* [AIM OF THE TASK]: Your task is to output all the records below, word for word.

* [RECORDED INFORMATION]:

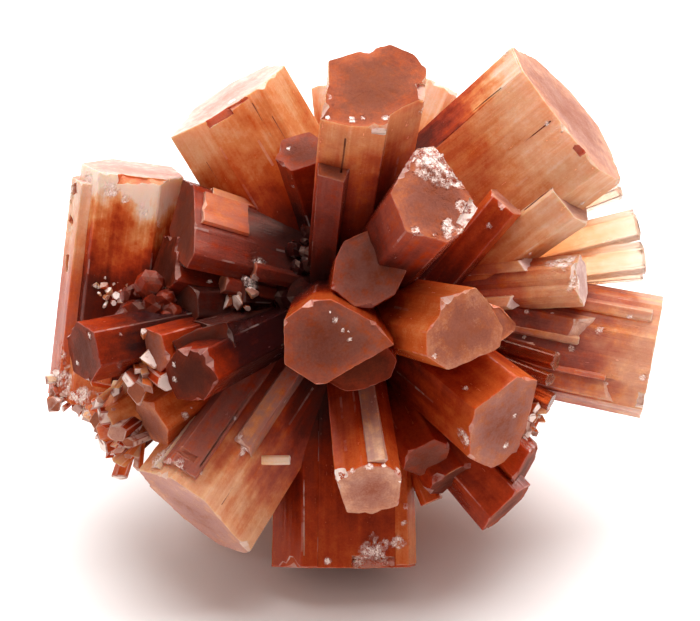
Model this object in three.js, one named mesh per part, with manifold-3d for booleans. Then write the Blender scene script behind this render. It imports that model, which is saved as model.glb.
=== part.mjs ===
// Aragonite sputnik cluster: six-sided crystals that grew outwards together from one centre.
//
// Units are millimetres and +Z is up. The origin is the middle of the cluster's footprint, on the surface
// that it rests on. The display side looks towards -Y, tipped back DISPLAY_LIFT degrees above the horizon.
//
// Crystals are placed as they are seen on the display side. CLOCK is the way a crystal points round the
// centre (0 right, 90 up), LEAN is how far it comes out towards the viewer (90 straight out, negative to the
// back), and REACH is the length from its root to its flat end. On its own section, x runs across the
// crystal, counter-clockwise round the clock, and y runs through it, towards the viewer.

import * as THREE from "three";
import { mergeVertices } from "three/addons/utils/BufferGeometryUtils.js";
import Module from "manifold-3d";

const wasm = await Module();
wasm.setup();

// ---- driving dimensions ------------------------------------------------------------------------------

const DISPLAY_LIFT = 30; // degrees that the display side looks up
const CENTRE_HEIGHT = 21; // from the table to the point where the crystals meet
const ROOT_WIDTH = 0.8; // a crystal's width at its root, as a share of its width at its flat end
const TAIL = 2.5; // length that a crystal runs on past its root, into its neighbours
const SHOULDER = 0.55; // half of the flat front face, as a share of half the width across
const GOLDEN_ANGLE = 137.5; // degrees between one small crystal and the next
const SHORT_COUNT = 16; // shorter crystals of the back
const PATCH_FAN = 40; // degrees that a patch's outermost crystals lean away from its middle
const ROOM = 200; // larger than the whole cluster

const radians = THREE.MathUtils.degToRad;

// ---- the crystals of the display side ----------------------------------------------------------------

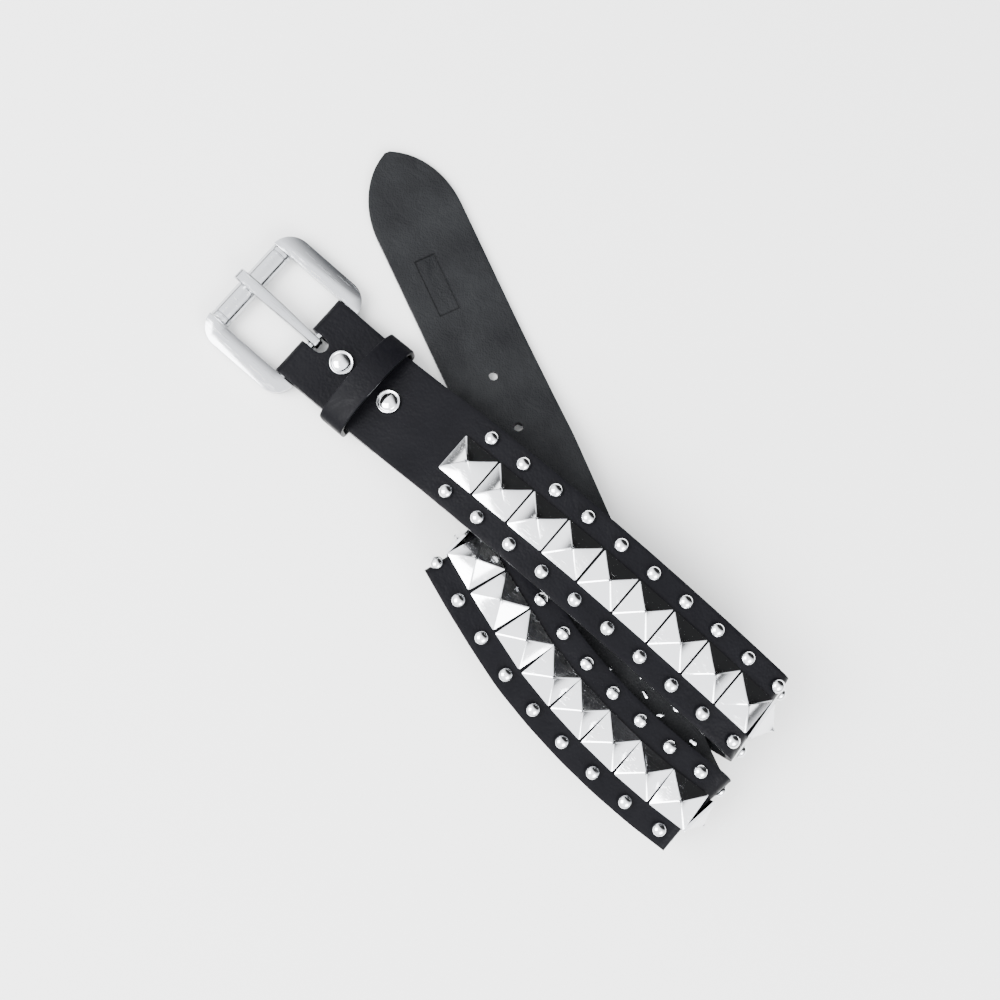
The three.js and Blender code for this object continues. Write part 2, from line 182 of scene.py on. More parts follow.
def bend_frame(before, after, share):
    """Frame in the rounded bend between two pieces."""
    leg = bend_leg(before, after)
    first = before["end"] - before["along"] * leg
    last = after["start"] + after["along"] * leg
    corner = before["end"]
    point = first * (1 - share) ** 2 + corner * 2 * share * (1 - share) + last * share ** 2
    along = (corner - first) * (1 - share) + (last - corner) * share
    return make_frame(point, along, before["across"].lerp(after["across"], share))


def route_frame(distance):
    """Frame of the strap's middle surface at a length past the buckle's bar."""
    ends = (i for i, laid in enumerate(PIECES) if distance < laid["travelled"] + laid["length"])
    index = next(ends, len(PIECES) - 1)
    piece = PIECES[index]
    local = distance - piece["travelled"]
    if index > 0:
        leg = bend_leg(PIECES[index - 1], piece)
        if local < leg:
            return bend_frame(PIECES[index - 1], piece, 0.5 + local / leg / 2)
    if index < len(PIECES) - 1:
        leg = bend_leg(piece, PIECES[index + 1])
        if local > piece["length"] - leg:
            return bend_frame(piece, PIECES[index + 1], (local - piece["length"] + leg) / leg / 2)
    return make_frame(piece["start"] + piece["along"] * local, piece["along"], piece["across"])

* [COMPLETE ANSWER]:
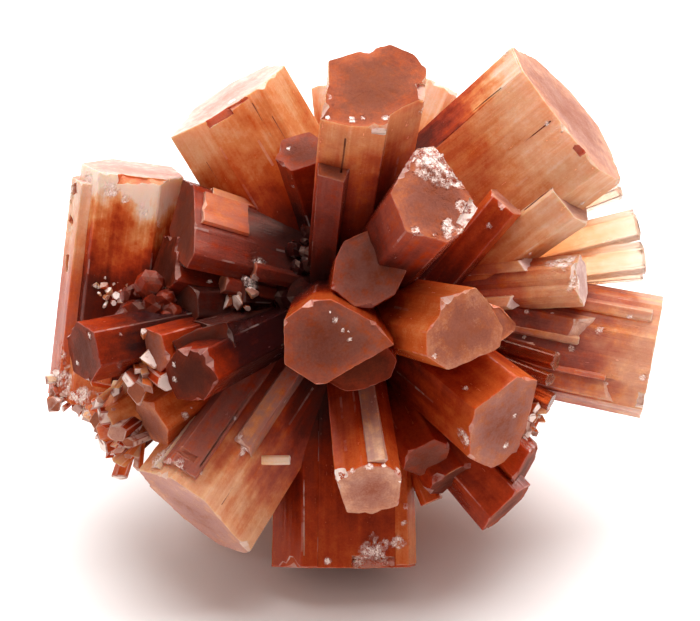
Model this object in three.js, one named mesh per part, with manifold-3d for booleans. Then write the Blender scene script behind this render. It imports that model, which is saved as model.glb.
=== part.mjs ===
// Aragonite sputnik cluster: six-sided crystals that grew outwards together from one centre.
//
// Units are millimetres and +Z is up. The origin is the middle of the cluster's footprint, on the surface
// that it rests on. The display side looks towards -Y, tipped back DISPLAY_LIFT degrees above the horizon.
//
// Crystals are placed as they are seen on the display side. CLOCK is the way a crystal points round the
// centre (0 right, 90 up), LEAN is how far it comes out towards the viewer (90 straight out, negative to the
// back), and REACH is the length from its root to its flat end. On its own section, x runs across the
// crystal, counter-clockwise round the clock, and y runs through it, towards the viewer.

import * as THREE from "three";
import { mergeVertices } from "three/addons/utils/BufferGeometryUtils.js";
import Module from "manifold-3d";

const wasm = await Module();
wasm.setup();

// ---- driving dimensions ------------------------------------------------------------------------------

const DISPLAY_LIFT = 30; // degrees that the display side looks up
const CENTRE_HEIGHT = 21; // from the table to the point where the crystals meet
const ROOT_WIDTH = 0.8; // a crystal's width at its root, as a share of its width at its flat end
const TAIL = 2.5; // length that a crystal runs on past its root, into its neighbours
const SHOULDER = 0.55; // half of the flat front face, as a share of half the width across
const GOLDEN_ANGLE = 137.5; // degrees between one small crystal and the next
const SHORT_COUNT = 16; // shorter crystals of the back
const PATCH_FAN = 40; // degrees that a patch's outermost crystals lean away from its middle
const ROOM = 200; // larger than the whole cluster

const radians = THREE.MathUtils.degToRad;

// ---- the crystals of the display side ----------------------------------------------------------------

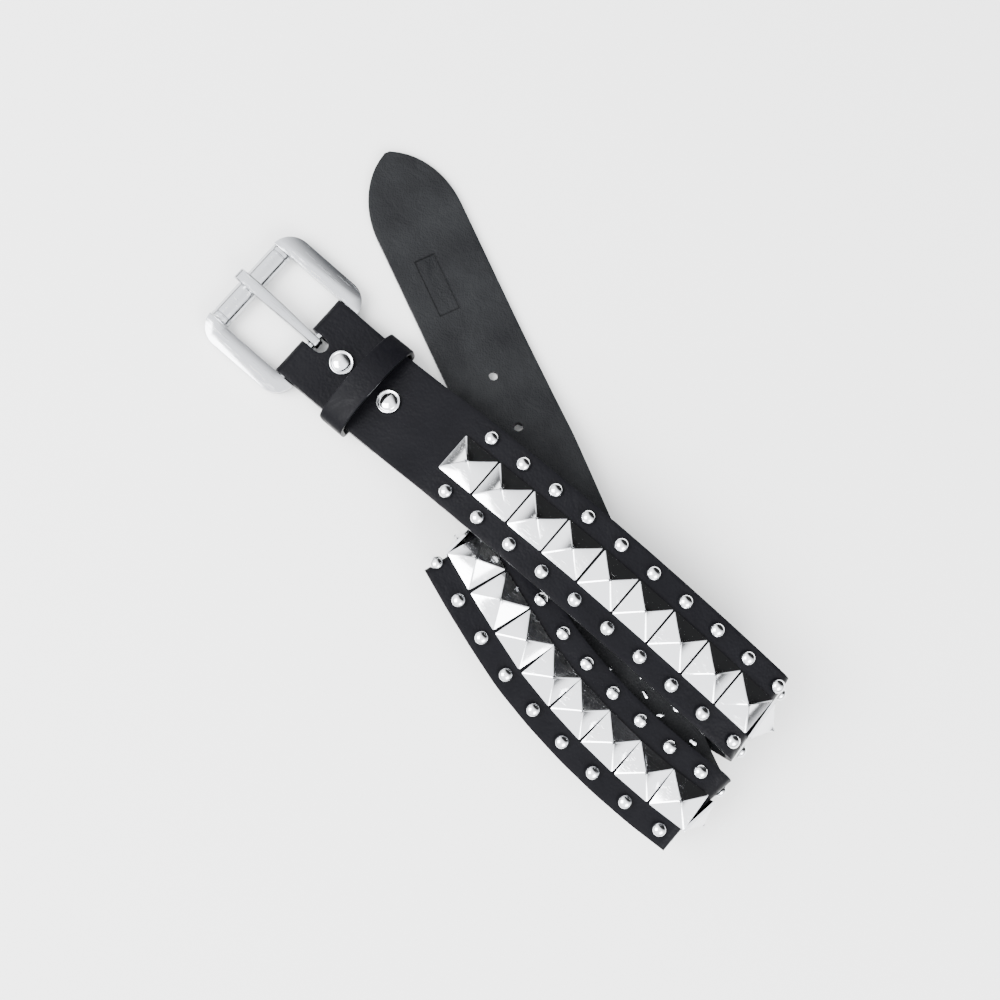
The three.js and Blender code for this object continues. Write part 2, from line 182 of scene.py on. More parts follow.
def bend_frame(before, after, share):
    """Frame in the rounded bend between two pieces."""
    leg = bend_leg(before, after)
    first = before["end"] - before["along"] * leg
    last = after["start"] + after["along"] * leg
    corner = before["end"]
    point = first * (1 - share) ** 2 + corner * 2 * share * (1 - share) + last * share ** 2
    along = (corner - first) * (1 - share) + (last - corner) * share
    return make_frame(point, along, before["across"].lerp(after["across"], share))


def route_frame(distance):
    """Frame of the strap's middle surface at a length past the buckle's bar."""
    ends = (i for i, laid in enumerate(PIECES) if distance < laid["travelled"] + laid["length"])
    index = next(ends, len(PIECES) - 1)
    piece = PIECES[index]
    local = distance - piece["travelled"]
    if index > 0:
        leg = bend_leg(PIECES[index - 1], piece)
        if local < leg:
            return bend_frame(PIECES[index - 1], piece, 0.5 + local / leg / 2)
    if index < len(PIECES) - 1:
        leg = bend_leg(piece, PIECES[index + 1])
        if local > piece["length"] - leg:
            return bend_frame(piece, PIECES[index + 1], (local - piece["length"] + leg) / leg / 2)
    return make_frame(piece["start"] + piece["along"] * local, piece["along"], piece["across"])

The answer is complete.